The independent student newspaper of Northeastern University

The Huntington News

The independent student newspaper of Northeastern University

The Huntington News

The independent student newspaper of Northeastern University

The Huntington News

CGI U wraps up with community service

CGI+U+wraps+up+with+community+service

By Alejandro Serrano, news staff

Hundreds of students from around the world, including dozens of Northeastern students, volunteered in locations around Boston Sunday to wrap up the three-day Clinton Global Initiative University’s 10th annual meeting.

“It’s all about unifying the space,” said Alyssa L. Trometter, the senior service partnerships manager for Clinton Global Institute University (CGI U). “Really spend(ing) time connecting with the community.”

At the Inner City Sanctuary for the Arts in Roxbury, Chelsea Clinton joined an assembly line of volunteers clad in blue shirts to write inspirational messages such as “Your flaws are perfect” on paper and packed them in bags with vegetables, fruits and pamphlets with health information. The packages will be distributed to veterans on Veterans Day, Trometter said.

“Through sharing our trials, triumphs and everything, CGI U becomes a family for a weekend and beyond,” said Hetal Kharecha, who was helping pack the meals into bags.

Kharecha said she joined the institution as a Harvard University student in 2008 with a CGI U commitment project to vaccinate children in rural parts of India.
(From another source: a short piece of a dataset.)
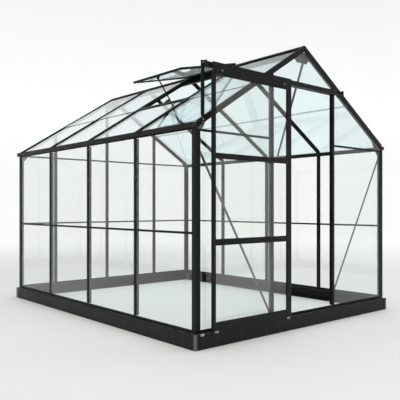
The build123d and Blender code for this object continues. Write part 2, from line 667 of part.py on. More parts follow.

After successfully vaccinating thousands of children, she said she changed her commitment and started a new one focused on human trafficking after she met a victim in 2013.

She said she is now a commitment mentor for the initiative and helps a score of students around the world advocate for trafficking victims.

“They are creating amazing, amazing projects,” she said. “Amazing organizations. Amazing initiatives to create educational awareness and to directly help the trafficking population.”

In another room of the Roxbury building, more than a dozen volunteers sat on the floor, sifting through books and sorting them into boxes. In a lot across the street, a group of volunteers painted little wooden libraries, which looked like like enlarged birdhouses, in vibrant blue, yellow and green.

Students also helped hang up murals, that were spray painted on materials like a tarp and cloth, on the outside of the building.

“I just can’t believe this. I’m blown away,” said Ryan Ubuntu Olson, of Washington, D.C., about one of the murals that a viewer could scan on an mobile phone application to watch a story about the history of humanity.

Olson said he has been involved with CGI U since 2010 and has volunteered as a LGBTI mentor for six years.

“Northeastern students are great,” he said. “This is a tangible impact that we are having, a physical building, but think about the intangible impact we are all having around the world.”

Sule Sahin, vice president of Northeastern’s chapter of buildOn, an international nonprofit that builds schools in developing countries, said she and her buildOn peers are committed to fostering civic engagement and community pride at a Dorchester high school.

Sahin said the weekend was a moving experience.

“I really liked it,” said the third-year bioengineering major. “I’ve met a lot of inspirational people.”

Elsewhere in the city, students installed a mural at Orchard Gardens while others painted in the South End, according to posts on Northeastern’s Snapchat.

The day of service kicked off Sunday morning with opening remarks from former U.S. President Bill Clinton, his daughter Chelsea, Mayor Martin J. Walsh and Northeastern President Joseph E. Aoun at Madison Park High School.

Bill Clinton commended participants, encouraged them to continue serving and told them not to focus on the discrete differences between people.

“Look at you. This is the world we need — where we are celebrating your diversity,” he said. “Not a single person here has been asked to give up anything. Not your racial identity. Not your religious identity.”

For Olson, the eight-year CGI U veteran from Washington, D.C., the annual meeting provides an opportunity to meet new people, learn about their passions and try to help fulfill them.

“This is like a spiritual retreat for me,” he said. “Just in being in the field of development, I am able to look at these commitments and be like, ‘Oh my god, you would fit here. You would fit here.’ Just trying to be that guy, because I needed that once in my life so I am trying to give that back.”